#### [Task objective]
Will you give the material below again, every line exactly as it is?

#### [Data excerpt]
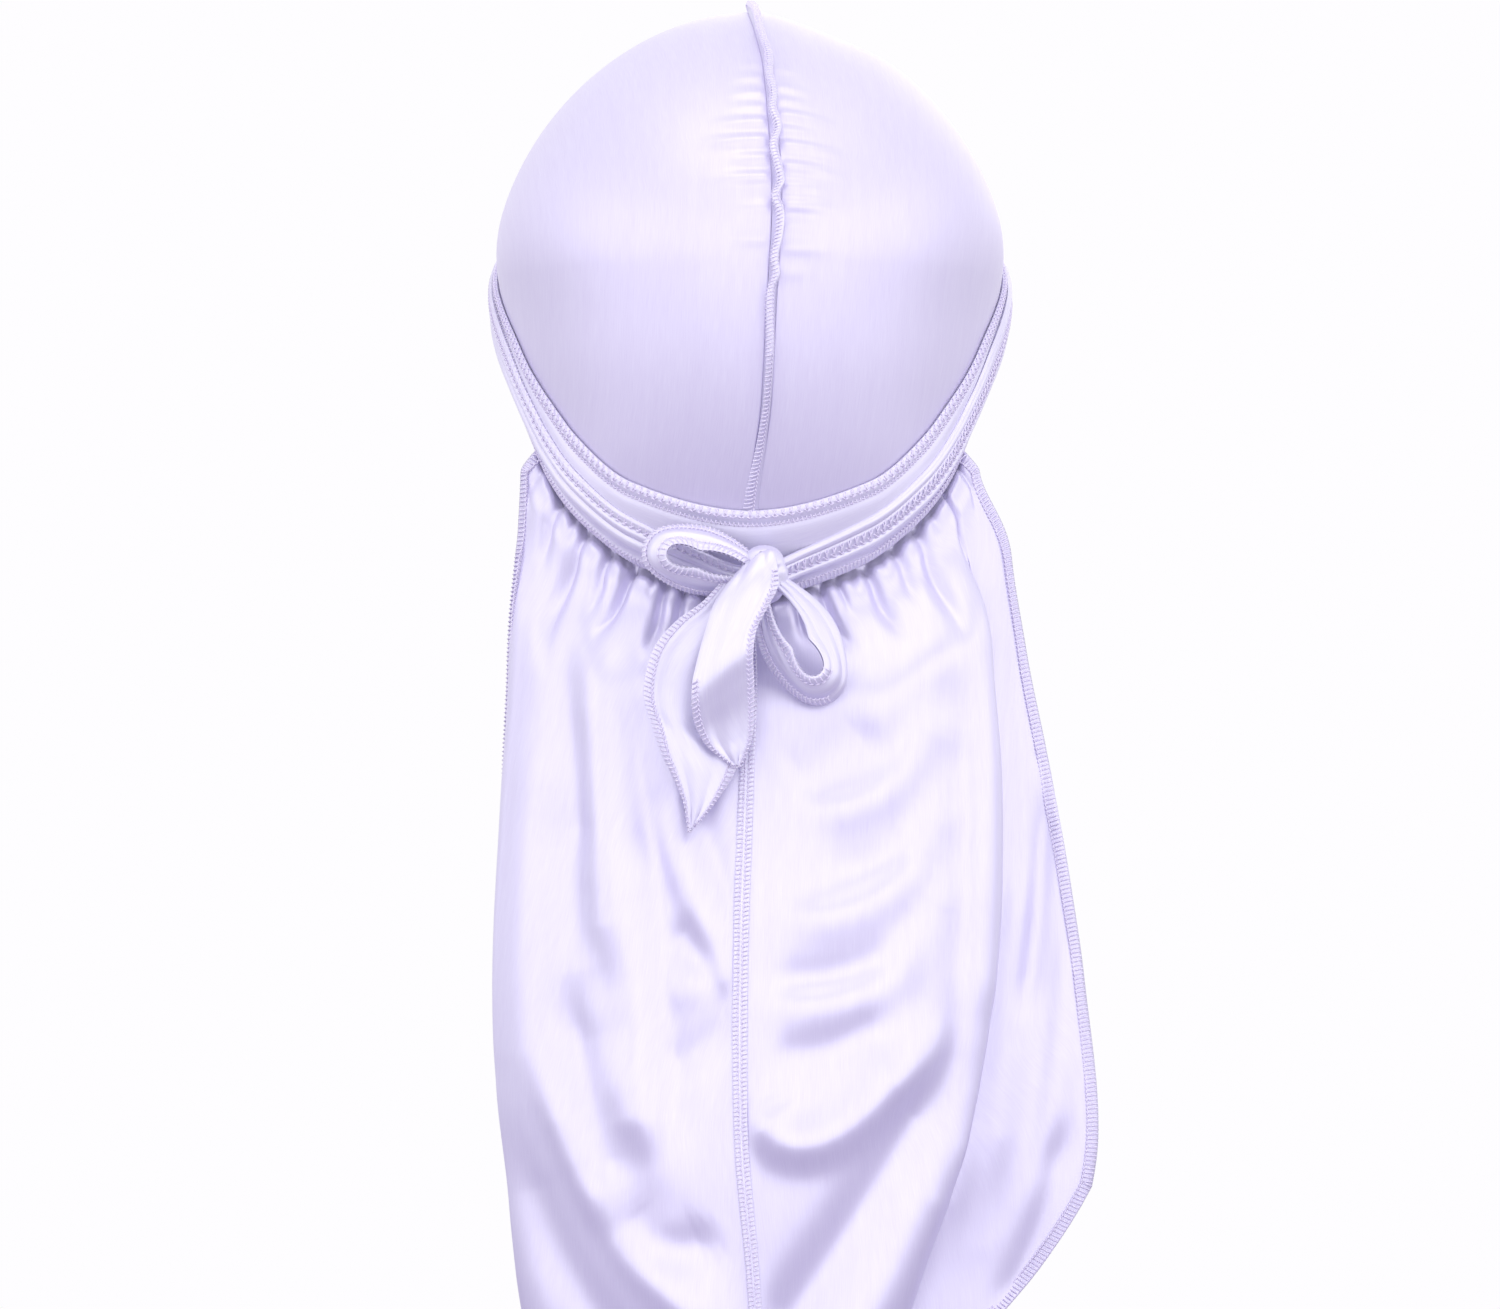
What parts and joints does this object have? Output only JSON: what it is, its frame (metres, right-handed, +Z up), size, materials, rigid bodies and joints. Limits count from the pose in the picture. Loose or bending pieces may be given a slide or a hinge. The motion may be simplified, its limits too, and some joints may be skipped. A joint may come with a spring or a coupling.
{
  "type": "durag",
  "caption": "Satin durag as worn: stretched crown with a standing seam, wrapped straps tied in a bow, long gathered tail.",
  "frame": {"origin": "middle of the head that wears it, at the crown's widest level", "axes": "+X towards the wearer's right, +Y the way the wearer faces, +Z up"},
  "size_m": [0.1911, 0.2159, 0.4394],
  "materials": {
    "satin": "lavender polyester satin with a soft sheen",
    "overlock": "lavender overlock thread"
  },
  "bodies": {
    "root": {"crown_left": "satin", "crown_right": "satin", "crown_seam": "overlock", "nape_band": "satin", "strap_left": "satin", "strap_right": "satin", "knot": "satin", "bow_loop_left": "satin", "bow_loop_right": "satin", "strap_end_left": "satin", "strap_end_right": "satin", "tail_left": "satin", "tail_right": "satin", "tail_seam": "overlock"}
  },
  "joints": []
}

#### [Solution for this exercise]
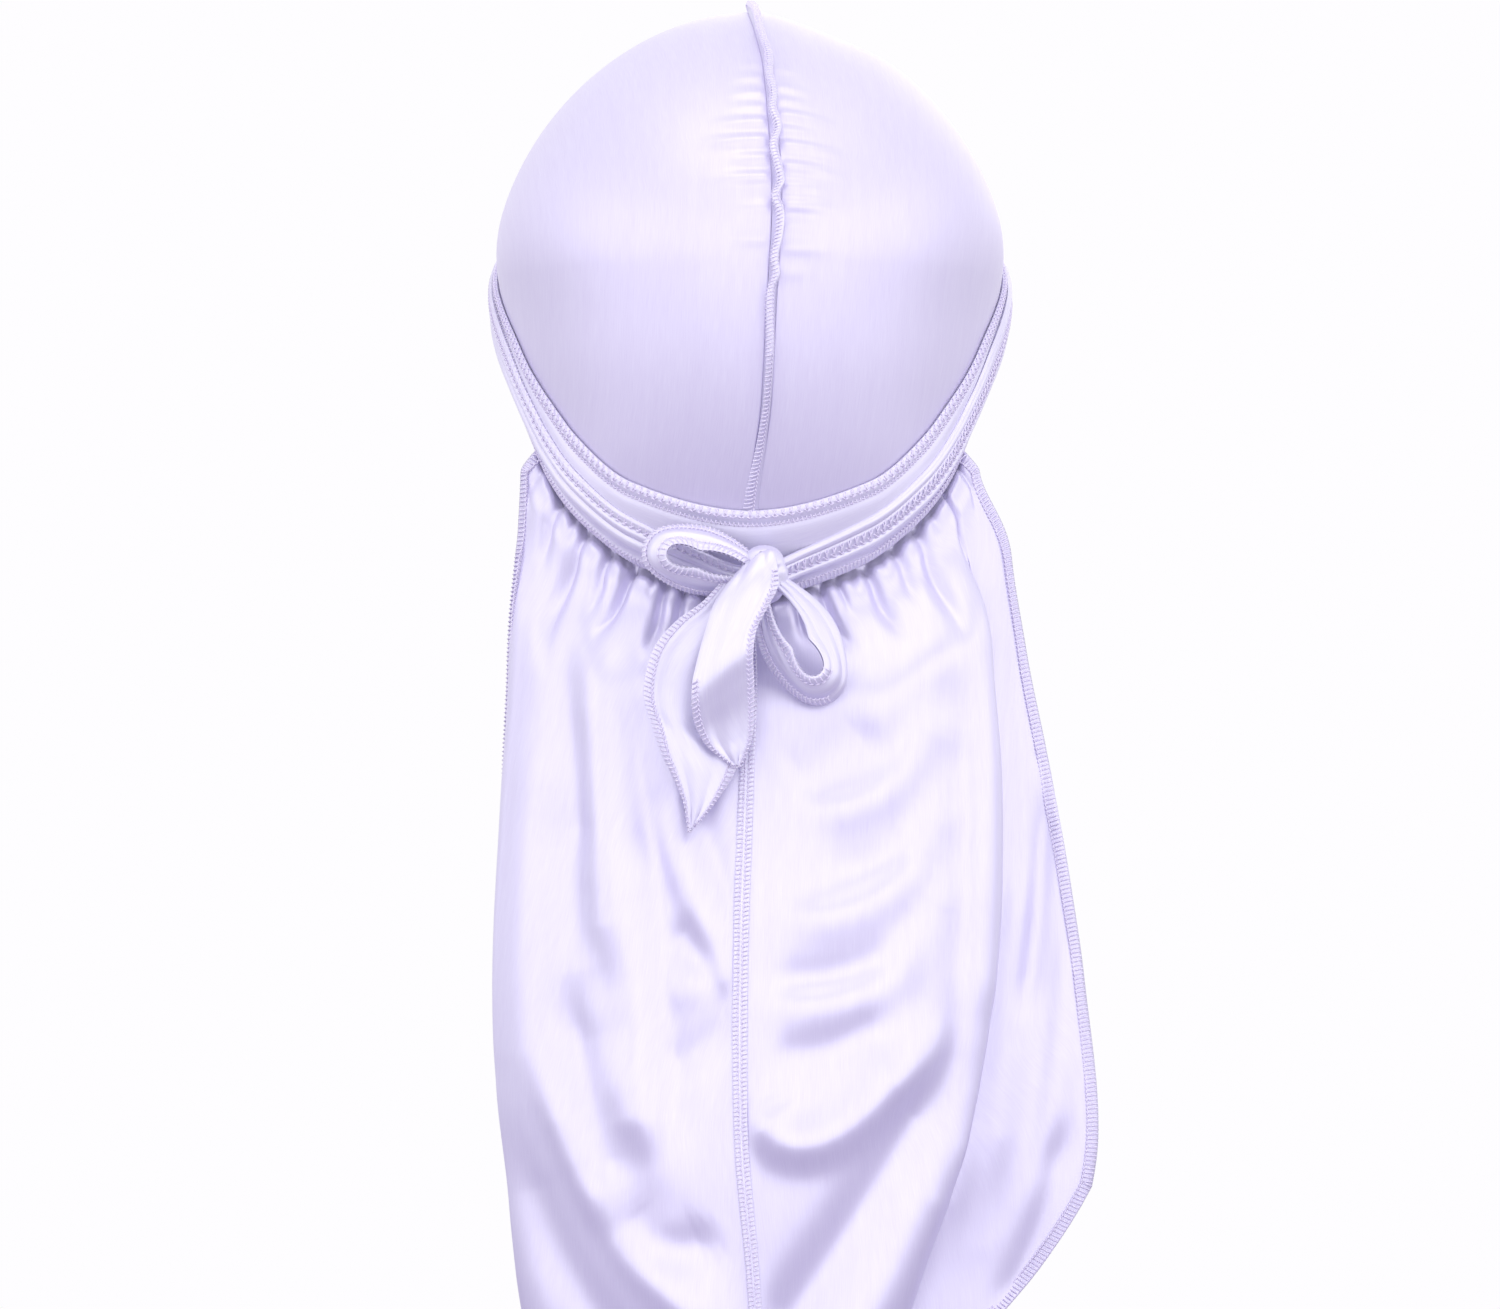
What parts and joints does this object have? Output only JSON: what it is, its frame (metres, right-handed, +Z up), size, materials, rigid bodies and joints. Limits count from the pose in the picture. Loose or bending pieces may be given a slide or a hinge. The motion may be simplified, its limits too, and some joints may be skipped. A joint may come with a spring or a coupling.
{
  "type": "durag",
  "caption": "Satin durag as worn: stretched crown with a standing seam, wrapped straps tied in a bow, long gathered tail.",
  "frame": {"origin": "middle of the head that wears it, at the crown's widest level", "axes": "+X towards the wearer's right, +Y the way the wearer faces, +Z up"},
  "size_m": [0.1911, 0.2159, 0.4394],
  "materials": {
    "satin": "lavender polyester satin with a soft sheen",
    "overlock": "lavender overlock thread"
  },
  "bodies": {
    "root": {"crown_left": "satin", "crown_right": "satin", "crown_seam": "overlock", "nape_band": "satin", "strap_left": "satin", "strap_right": "satin", "knot": "satin", "bow_loop_left": "satin", "bow_loop_right": "satin", "strap_end_left": "satin", "strap_end_right": "satin", "tail_left": "satin", "tail_right": "satin", "tail_seam": "overlock"}
  },
  "joints": []
}